When one is young it seems like a very strange and safe place,
But now that I have changed it feels merely odd, cold
And full of interest.
          --John Ashbery, "A Wave"

Sometimes I sense that to put real confidence in my memory I have to get to the end of all rememberings. That seems to say that I forego remembering. And now that strikes me as an accurate description of what it is to have confidence in one's memory.
          --Stanley Cavell, The Claim of Reason


Wednesday, May 17, 2006
I remember kites. I remember trying to put a kite together, once in New York, once in Stormville. I knew, vaguely and from Peanuts, that they were supposed to have tails. I didn't understand the principle of the knots, nor their length, nor why they needed one at all. I remember slotting the light wooden frame together, the pleasure of that flossing-feeling of sudden success when the string got pulled into the notch, but that the tail wasn't included. How was one supposed to make one? Of what? And the kite didn't fly without it. In fact I didn't successfully fly a kite until college. I remember that box kites seemed more solid, but that the box kites sold at Connie's, the general store in Stormville where we got all our balsa airplanes and candy cigarettes, were much too expensive.

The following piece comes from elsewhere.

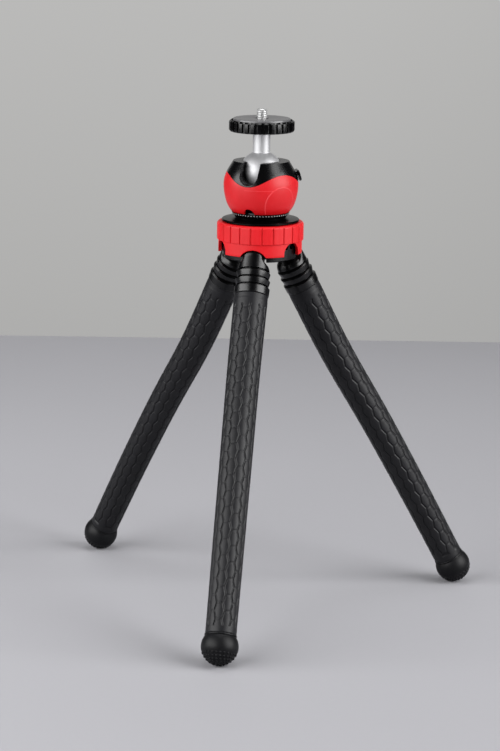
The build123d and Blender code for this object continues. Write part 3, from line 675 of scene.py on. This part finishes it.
# ---- lights -------------------------------------------------------------------------------------
def area(name, at_mm, to_mm, size, power, tint=(1, 1, 1)):
    d = bpy.data.lights.new(name, "AREA")
    d.shape = "RECTANGLE"
    d.size, d.size_y = size[0] * MM, size[1] * MM
    d.energy = power
    d.color = tint
    o = bpy.data.objects.new(name, d)
    bpy.context.scene.collection.objects.link(o)
    o.location = Vector(at_mm) * MM
    o.rotation_euler = (Vector(to_mm) - Vector(at_mm)).to_track_quat("-Z", "Y").to_euler()
    return o


def round_about(az, dist, z):
    return tuple(out_dir(cam_az + az) * dist + Z * z)


area("soft_left", round_about(-60, 1250, 640), (0, 0, 240), (1700, 950), 30)
area("soft_right", round_about(66, 1250, 640), (0, 0, 240), (1100, 950), 26)
area("soft_top", round_about(180, 150, 1700), (0, 0, 100), (1000, 800), 8)
area("soft_high", round_about(68, 1100, 1470), (0, 0, 260), (700, 450), 5.5)

world = bpy.data.worlds.new("room")
bpy.context.scene.world = world
world.use_nodes = True
world.node_tree.nodes["Background"].inputs["Color"].default_value = (0.95, 0.96, 1.0, 1)
world.node_tree.nodes["Background"].inputs["Strength"].default_value = 0.06
view = bpy.context.scene.view_settings
view.view_transform = "Standard"
view.use_curve_mapping = True  # the photograph's deep blacks
toe = view.curve_mapping.curves[3]
for x, y in ((0.012, 0.005), (0.03, 0.021), (0.06, 0.053), (0.12, 0.118), (0.25, 0.25)):
    toe.points.new(x, y)
for q in toe.points:
    q.handle_type = "VECTOR"
view.curve_mapping.update()

# ---- camera -------------------------------------------------------------------------------------
target = np.array([-4.882, -0.861, 139.667])
cam_data = bpy.data.cameras.new("camera")
cam = bpy.data.objects.new("camera", cam_data)
bpy.context.scene.collection.objects.link(cam)
fwd = unit(target - camera_at)
right = unit(np.cross(fwd, Z))
up = np.cross(right, fwd)
roll = math.radians(0.81)
right2 = right * math.cos(roll) + up * math.sin(roll)
up2 = -right * math.sin(roll) + up * math.cos(roll)
m = Matrix(((right2[0], up2[0], -fwd[0], camera_at[0] * MM),
            (right2[1], up2[1], -fwd[1], camera_at[1] * MM),
            (right2[2], up2[2], -fwd[2], camera_at[2] * MM),
            (0, 0, 0, 1)))
cam.matrix_world = m
cam_data.sensor_fit = "HORIZONTAL"
cam_data.sensor_width = 36.0
cam_data.lens = 171.78
cam_data.clip_start = 0.05
bpy.context.scene.camera = cam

But I did successfully fly these silver, flexible plastic bird- or plane-like kites with revolving wings that the wind would spin, helping them aloft, in Milano Maritima. They didn't need tails, and they seemed perfectly designed to fly, unlike kites. We used to fly them way up high over the beach. I remember many beach chairs with tanning adults lying on them, the string reels plunged into the sand or tied around the frame of the beach chair as the bird glinted merrily far up above. I remember one father showing us how to "send a message" up to the kite, taking a piece of paper and tying it in a simple knot around the string at the bottom where we were holding the reel. The paper just climbed up the string all the way, which I thought was amazing, amazing.

But not so amazing as to make me stop wondering what the message to this inanimate, unmanned kite could possibly be. Somehow, it seemed, the message would be relevant to the kite, now that it was in another sphere, one that was inaccessible to us. It mattered that it could only reach the kite as a message. But what else could it convey? I still wonder, sometimes.